- **REQUIREMENT**
Reproduce the listing below without any change.

- **SOURCE DATA**

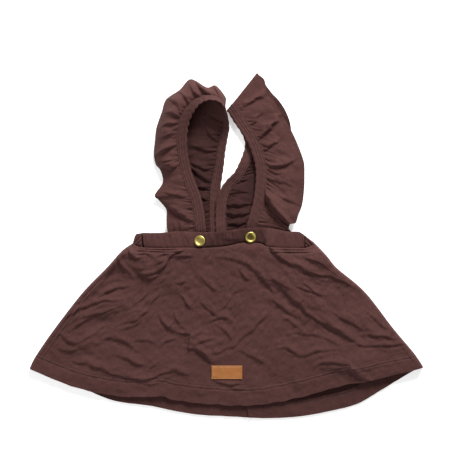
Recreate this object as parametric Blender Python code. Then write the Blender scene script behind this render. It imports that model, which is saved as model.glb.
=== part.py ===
"""Baby's suspender skirt in sweatshirt jersey, laid flat on its back with the front up.

Metres, +Z up. The waist runs along X, the straps point to +Y and the hem to -Y.
The garment lies on z = 0, and its origin is the middle of its box, on that surface.
Tables are in millimetres.
"""
import math

import bmesh
import bpy
from mathutils import Vector

MM = 0.001

# Cloth and seams
JERSEY = 1.4            # one layer of sweatshirt jersey
RUFFLE_CLOTH = 1.2      # the ruffles are cut from a lighter weight
SEAM_GAP = 0.3          # pieces that touch are this far apart
HEM_WIDTH = 21.0        # depth of the hem that is turned up inside

# Waist
BACK_BAND = 3.5         # thickness of the elastic back waistband
FRONT_BAND = 3.0        # thickness of the folded front waistband
BAND_UNDER = 9.2        # height of the front waistband's underside over the strap ends
CROWN_MIDDLE = -2.0     # where the straps' ends raise the front waistband
CROWN_FLAT = 42.0       # it is level this far from there
CROWN_END = 104.0       # and down on the back waistband this far from there
GATHER_PITCH = 9.0      # elastic gathers of the back waistband
GATHER_DEPTH = 0.35
WAIST_SEAM = 0.8        # the front panel starts this far below the waistband's edge
TUCK = 0.6              # and its face is this much lower than the waistband's
BAND_OVERLAP = -2.2     # the back waistband's lower edge, under the front one
FRONT_BAND_END = 97.0   # the right end of the front waistband's lower edge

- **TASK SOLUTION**
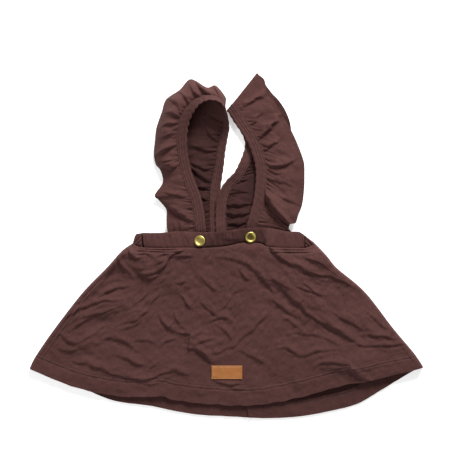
Recreate this object as parametric Blender Python code. Then write the Blender scene script behind this render. It imports that model, which is saved as model.glb.
=== part.py ===
"""Baby's suspender skirt in sweatshirt jersey, laid flat on its back with the front up.

Metres, +Z up. The waist runs along X, the straps point to +Y and the hem to -Y.
The garment lies on z = 0, and its origin is the middle of its box, on that surface.
Tables are in millimetres.
"""
import math

import bmesh
import bpy
from mathutils import Vector

MM = 0.001

# Cloth and seams
JERSEY = 1.4            # one layer of sweatshirt jersey
RUFFLE_CLOTH = 1.2      # the ruffles are cut from a lighter weight
SEAM_GAP = 0.3          # pieces that touch are this far apart
HEM_WIDTH = 21.0        # depth of the hem that is turned up inside

# Waist
BACK_BAND = 3.5         # thickness of the elastic back waistband
FRONT_BAND = 3.0        # thickness of the folded front waistband
BAND_UNDER = 9.2        # height of the front waistband's underside over the strap ends
CROWN_MIDDLE = -2.0     # where the straps' ends raise the front waistband
CROWN_FLAT = 42.0       # it is level this far from there
CROWN_END = 104.0       # and down on the back waistband this far from there
GATHER_PITCH = 9.0      # elastic gathers of the back waistband
GATHER_DEPTH = 0.35
WAIST_SEAM = 0.8        # the front panel starts this far below the waistband's edge
TUCK = 0.6              # and its face is this much lower than the waistband's
BAND_OVERLAP = -2.2     # the back waistband's lower edge, under the front one
FRONT_BAND_END = 97.0   # the right end of the front waistband's lower edge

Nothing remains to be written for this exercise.